Wuthering Heights is the ultimate hot mess mid-19th century novel.  There's wild, codependent, doomed love.  There's a brooding, poetic bad boy who literally created the brooding, poetic bad boy archetype.  Forget Edward.  Forget Stanley Kowalski.  They pale in comparison to Heathcliff. And if you've ever been caught in a love triangle and wondered how you got there, you can feel inherently  superior to Cathy when you see her situation unfold.  Honestly, this book is like a beautiful steampunk trainwreck wrapped in heather gathered tearfully, so very tearfully, from foggy moors.  You don't really read this book.  Instead, it washes over you.
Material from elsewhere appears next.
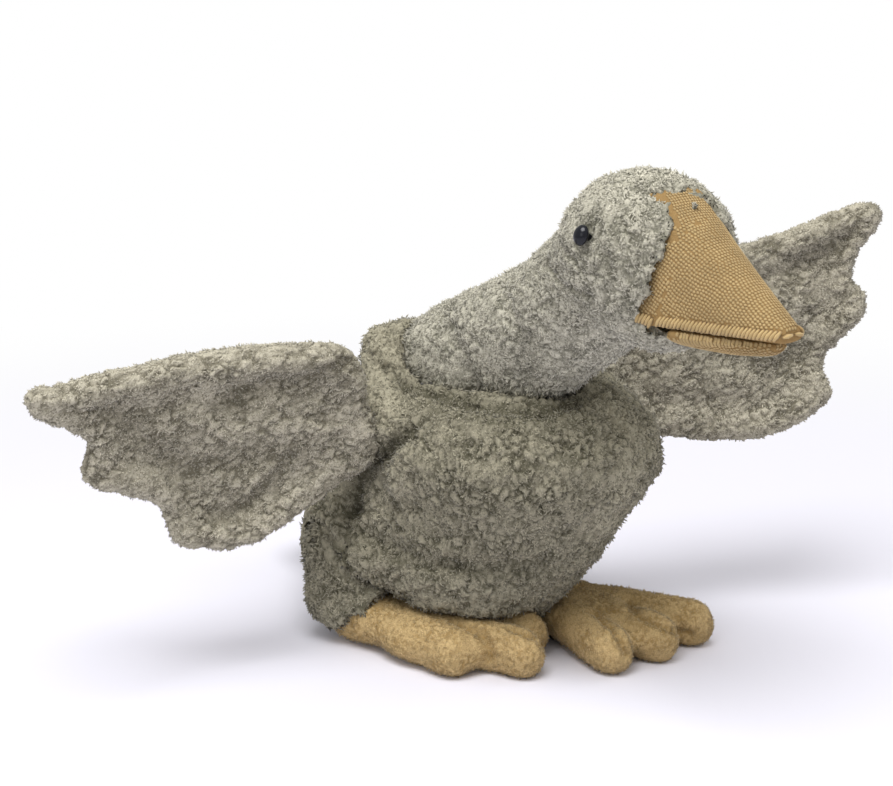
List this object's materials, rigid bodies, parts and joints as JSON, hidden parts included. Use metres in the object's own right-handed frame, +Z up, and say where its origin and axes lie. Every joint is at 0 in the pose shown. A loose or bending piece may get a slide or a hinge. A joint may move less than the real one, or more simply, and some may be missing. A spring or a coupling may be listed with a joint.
{
  "type": "plush goose",
  "caption": "Stuffed plush goose standing on broad toed feet, neck stretched forward with a wedge beak, scalloped wings spread to both sides.",
  "frame": {"origin": "on the floor, under the centre of the bounding box", "axes": "+Z up, the goose faces -Y, its left wing is on +X and the wing span is the longest extent"},
  "size_m": [0.3596, 0.3014, 0.209],
  "materials": {
    "grey_plush": "short curly pile, matt",
    "ochre_plush": "short dense pile, matt",
    "ochre_knit": "fine ribbed knit, matt",
    "black_bead": "polished bead"
  },
  "bodies": {
    "root": {"torso": "grey_plush", "neck_and_head": "grey_plush", "tail": "grey_plush", "right_wing": "grey_plush", "left_wing": "grey_plush", "right_leg": "grey_plush", "left_leg": "grey_plush", "right_foot": "ochre_plush", "left_foot": "ochre_plush", "upper_beak": "ochre_knit", "lower_beak": "ochre_knit", "right_eye": "black_bead", "left_eye": "black_bead"}
  },
  "joints": []
}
Arcadia is one of those novels that needs an accompanying decoder ring.  In a way it has one -- author Iain Pears created an app to go with it.  You can read the entire book on it in whatever order you choose.  But be warned:  there are three distinct, interlocking worlds in this novel with varying timelines and four characters galavanting through them affecting the future and the past.  I read it the old-fashioned way, page by page through the actual book.  The lushness of this novel is staggering!  People throw around the word awesome a lot these days, but this truly remarkable book deserves the descriptor.
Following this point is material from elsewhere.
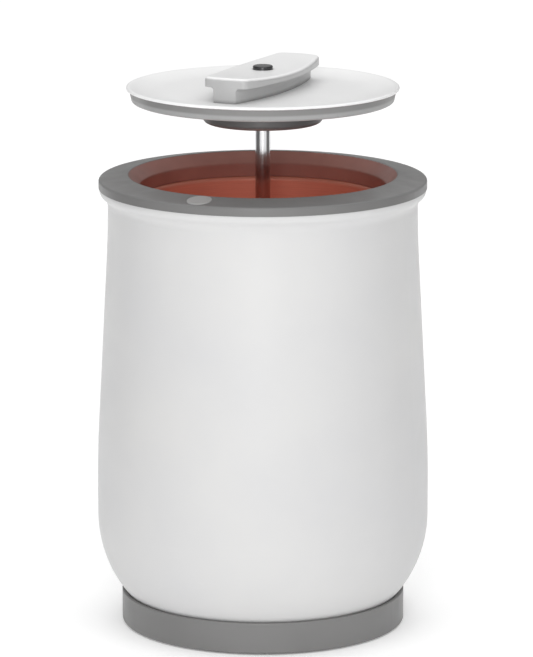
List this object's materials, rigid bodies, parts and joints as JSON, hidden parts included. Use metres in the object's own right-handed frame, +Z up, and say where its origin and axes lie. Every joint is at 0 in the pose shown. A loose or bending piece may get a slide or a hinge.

Okay, so I couldn't very well talk about movies of the mind without including one that's NSFW.  After Nicholson Baker made phone sex into high art in Vox, he wrote The Fermata.  The Seattle Times described it as an "X-rated sci-fi fantasy that leaves Vox seeming more like mere fiber-optic foreplay."  I say people focus wayyyyy to much on the sex in Baker's literature and not nearly enough on the actual literature!  The Fermata is an ingenious bit of writing.  Telling a bizarre story of a man who can stop time--and chooses to do it for his own kinky pleasure--it's elegant, heartbreaking, and original.  It's also a very 90s book, and reading it will take you right back to a time before smartphones and social media.  Narrator Arno Stein's ultimate loneliness plays well in this setting.

Happy reading -- and mind-movie watching -- fellow bookworms!